Apetyt na szparagi rośnie w miarę jedzenia. Sezon na świeże szparagi jest dość krótki. Na moim bazarku ceny obecnie sięgają od 20 do nawet 35 zł, w zależności od wagi pęczka. Nieco niższe są w supermarketach. Takie widełki skłaniają, by szparagi kupować i przygotowywać do gotowania z głową. Młode szparagi nie mają jeszcze zbyt dużo twardych włókien. Jeśli odpowiednio drobno je pokroicie, da się je zjeść. Nieco starsze (białe) przed ugotowaniem należy obrać obieraczką do warzyw i usunąć zdrewniałe końce. Zielonych obierać nie trzeba. Szparagi pod koniec sezonu trzeba pozbawić twardych końcówek całkowicie. Wiele osób w tym celu łamie szparagi w dłoniach, ale jest znacznie lepszy sposób.

Jak kroić szparagi? 

Wielu kulinarnych YouTuberów i gwiazd telewizyjnych dzieli szparagi w dłoniach (by w naturalny sposób miękka, górna końcówka oddzieliła się od zdrewniałej łodygi - dolnej części), tymczasem jest to kiepski pomysł. Margines błędu jest dość duży i tracicie w ten sposób sporo nadających się do jedzenia końcówek. Miękka dłoń nie ma takiego wyczucia jak ostrze noża, które jest znacznie dokładniejsze.

Rozłóżcie szparagi płasko na desce i zacznijcie lekko opukiwać je nożem przez całą długość, sprawdzając opór. Sprawdzajcie do ok. 1/4 - 1/3 długości szparagów, licząc od dołu. Główki (tzw. wypustki) są zwykle mięciutkie. Miejsce, gdzie nóż trafi na opór, powinien być miejscem przecięcia. 

Jak wykorzystać zdrewniałe końcówki szparagów?
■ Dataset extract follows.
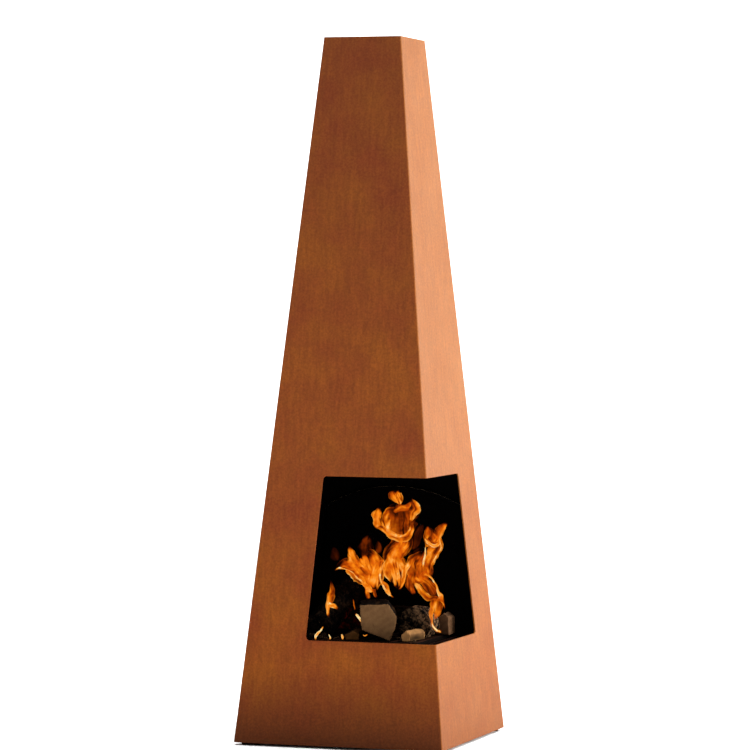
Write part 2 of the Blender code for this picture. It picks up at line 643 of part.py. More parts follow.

Nie wyrzucajcie ich do śmietnika bio. Łykowate końcówki włóżcie do woreczka strunowego i wrzućcie do zamrażarki. Przydadzą wam się one np. do aromatyzowania risotto z papryką, cukinią i kurczakiem czy też do kremowego, pełnego smaku umami risotto z grzybami i parmezanem. Szparagi również zawierają sporo tego azjatyckiego smaku, który podkręca różne dania. Nadają się również do wywaru, np. na zupę ziemniaczaną z koperkiem, krem z brokułów z grzankami czy do włoskiej zupy minestrone.

Z uzbieranych, zamrożonych wcześniej końcówek zrobicie też bulion, w którym z kolei możecie ugotować ryż, kaszę, makaron lub zaromatyzować np. sosy, np. sos serowy (który zresztą doskonale pasuje do szparagów). Taki bulion będzie też świetną bazą do zupy rybnej z dorszem lub inną delikatną, białą rybą.

Jak zrobić bulion z końcówek szparagów?

Ugotujecie go w bardzo prosty sposób. Do garnka wrzućcie odłamane końcówki z 1 pęczka zielonych szparagów i ewentualnie obierki z białych szparagów. Zalejcie zimną wodą tak, by przykrywała warzywa na 1-2 cm. Do wody dodajcie po 1 łyżeczce masła i soli. Zagotujcie całość, następnie zmniejszcie gaz do minimum i gotujcie przez 10 minut, a następnie odcedźcie. Bulion jest gotowy.